Not specifically from the book. I'm using the equation

$$V(s) = \max_a(R(s, a) + \gamma V(s')),$$

where $\gamma$ is the learning rate. $0.9$ will encourage exploration, and $0.99$ will encourage exploitation. I'm working with a simple $3 \times 4$ matrix from YouTube

Brian Lafferry

Posted 2020-01-06T09:34:45.043

Reputation: 33



I think you are a bit confused about what is the update function and the target.

The equation you have there, and what is done in the video is the estimation of the true value of a certain state. In Temporal-Difference algorithms this is called the TD-Target.

The reason for your confusion might be that in the video he starts from the end state and goes backwards using that formula to get the final value of each state. But that is not how you update the values, that is where you want to get to at the end of iterating through the states.

The update formula may have several forms depending on the algorithm. For TD(0), which is a simple 1-step look ahead off-policy where what is being evaluated is the state (as in your case), the update function is:

$$ V(s) = (1 - \alpha) * V(s) + \alpha * (R(s,a) + \gamma V(s')), $$ where alpha is the learning rate. What alpha will do is balance how much of your current estimate you want to change. You keep $1 - \alpha$ of the original value and add $\alpha$ times the td-target, which uses the reward for the current state plus the discounted estimate of the value of the next state. Normal values for alpha can be 0.1 to 0.3, for example.

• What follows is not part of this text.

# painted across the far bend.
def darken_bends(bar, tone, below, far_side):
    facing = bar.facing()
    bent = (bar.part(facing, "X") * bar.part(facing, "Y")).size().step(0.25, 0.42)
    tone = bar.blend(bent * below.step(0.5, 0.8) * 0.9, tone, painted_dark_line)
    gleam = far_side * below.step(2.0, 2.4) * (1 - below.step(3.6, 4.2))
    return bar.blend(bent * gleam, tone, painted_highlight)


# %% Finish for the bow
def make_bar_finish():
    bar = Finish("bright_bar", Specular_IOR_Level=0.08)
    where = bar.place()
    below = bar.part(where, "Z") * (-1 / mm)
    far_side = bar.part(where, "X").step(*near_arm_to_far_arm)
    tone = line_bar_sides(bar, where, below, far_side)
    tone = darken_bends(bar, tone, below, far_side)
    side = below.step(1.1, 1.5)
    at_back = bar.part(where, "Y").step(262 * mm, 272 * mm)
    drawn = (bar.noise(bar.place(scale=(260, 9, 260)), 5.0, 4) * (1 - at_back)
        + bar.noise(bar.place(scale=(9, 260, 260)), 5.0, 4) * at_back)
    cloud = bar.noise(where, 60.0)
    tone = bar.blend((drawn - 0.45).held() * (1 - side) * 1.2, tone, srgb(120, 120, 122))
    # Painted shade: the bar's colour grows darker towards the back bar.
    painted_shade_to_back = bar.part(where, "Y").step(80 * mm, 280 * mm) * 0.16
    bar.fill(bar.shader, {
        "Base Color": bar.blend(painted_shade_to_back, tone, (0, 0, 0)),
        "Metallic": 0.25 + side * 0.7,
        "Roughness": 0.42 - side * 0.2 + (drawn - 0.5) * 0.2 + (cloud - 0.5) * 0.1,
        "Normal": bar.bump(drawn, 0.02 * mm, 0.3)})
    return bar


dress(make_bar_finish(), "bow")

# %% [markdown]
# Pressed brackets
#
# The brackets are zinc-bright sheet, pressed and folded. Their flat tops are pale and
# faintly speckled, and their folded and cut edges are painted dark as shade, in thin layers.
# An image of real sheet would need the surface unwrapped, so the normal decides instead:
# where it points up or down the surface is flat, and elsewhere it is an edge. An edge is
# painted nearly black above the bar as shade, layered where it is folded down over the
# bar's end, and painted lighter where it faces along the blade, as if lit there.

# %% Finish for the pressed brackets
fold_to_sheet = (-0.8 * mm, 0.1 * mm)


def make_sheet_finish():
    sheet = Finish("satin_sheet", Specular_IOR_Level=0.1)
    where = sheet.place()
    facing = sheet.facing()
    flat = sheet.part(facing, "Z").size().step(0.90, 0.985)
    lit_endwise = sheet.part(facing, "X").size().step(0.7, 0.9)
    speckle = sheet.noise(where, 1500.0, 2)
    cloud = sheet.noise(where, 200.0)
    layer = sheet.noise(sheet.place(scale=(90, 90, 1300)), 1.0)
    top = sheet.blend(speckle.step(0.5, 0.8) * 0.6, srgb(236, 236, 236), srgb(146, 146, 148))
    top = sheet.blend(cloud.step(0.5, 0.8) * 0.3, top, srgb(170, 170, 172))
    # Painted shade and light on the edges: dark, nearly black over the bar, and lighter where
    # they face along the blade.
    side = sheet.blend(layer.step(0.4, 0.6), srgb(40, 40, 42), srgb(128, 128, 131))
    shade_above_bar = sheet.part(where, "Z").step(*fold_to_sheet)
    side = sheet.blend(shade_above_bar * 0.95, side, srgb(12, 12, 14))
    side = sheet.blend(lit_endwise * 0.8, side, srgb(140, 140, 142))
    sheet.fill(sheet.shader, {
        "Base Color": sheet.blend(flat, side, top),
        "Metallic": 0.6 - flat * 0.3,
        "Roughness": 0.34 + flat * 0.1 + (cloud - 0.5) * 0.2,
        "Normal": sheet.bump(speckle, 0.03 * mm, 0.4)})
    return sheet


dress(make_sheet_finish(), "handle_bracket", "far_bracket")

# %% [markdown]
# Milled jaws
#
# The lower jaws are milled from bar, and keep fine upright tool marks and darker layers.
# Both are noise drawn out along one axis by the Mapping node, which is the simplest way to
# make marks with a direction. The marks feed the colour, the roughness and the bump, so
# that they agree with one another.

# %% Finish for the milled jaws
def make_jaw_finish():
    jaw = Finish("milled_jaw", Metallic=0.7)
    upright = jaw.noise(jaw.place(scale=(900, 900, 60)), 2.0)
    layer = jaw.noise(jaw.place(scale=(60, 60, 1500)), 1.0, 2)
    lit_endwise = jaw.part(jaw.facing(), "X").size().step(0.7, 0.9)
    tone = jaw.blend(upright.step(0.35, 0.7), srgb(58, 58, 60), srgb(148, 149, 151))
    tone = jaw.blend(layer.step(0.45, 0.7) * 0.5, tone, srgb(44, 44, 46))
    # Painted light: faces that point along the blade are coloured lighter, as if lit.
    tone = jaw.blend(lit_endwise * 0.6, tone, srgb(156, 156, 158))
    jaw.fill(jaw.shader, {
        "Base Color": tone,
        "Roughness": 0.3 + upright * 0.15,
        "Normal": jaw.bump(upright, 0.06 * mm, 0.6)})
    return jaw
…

The estimate will slowly converge into the real value of the state which is given by your equation: $$ V(s) = \max_a(R(s, a) + \gamma V(s')). $$

Also, the $\gamma$ is actually the discount associated with future states, as it is said in the video you referenced. It basically says how much importance you give to future states rewards. If $\gamma = 0$, then you only care about the reward in your current state to evaluate it (this is not what is used). On the other extreme if $\gamma = 1$ you will give as much value for a reward received in a state 5 steps ahead as you will to the current state. If you use some intermediate value you will give some importance to future rewards, but not as much as for the present one. The decay on the reward received on a state $n steps$ in the future is given by $\gamma^n$.

Another thing that I would correct is that the exploration - exploitation balance is not in any way related to $\gamma$. It is normally balanced by some policy, for example $\epsilon - greedy$. This one for example says that a certain % of the actions you take are random, which in turn makes you explore less valued states.

Miguel Saraiva

Posted 2020-01-06T09:34:45.043

Reputation: 619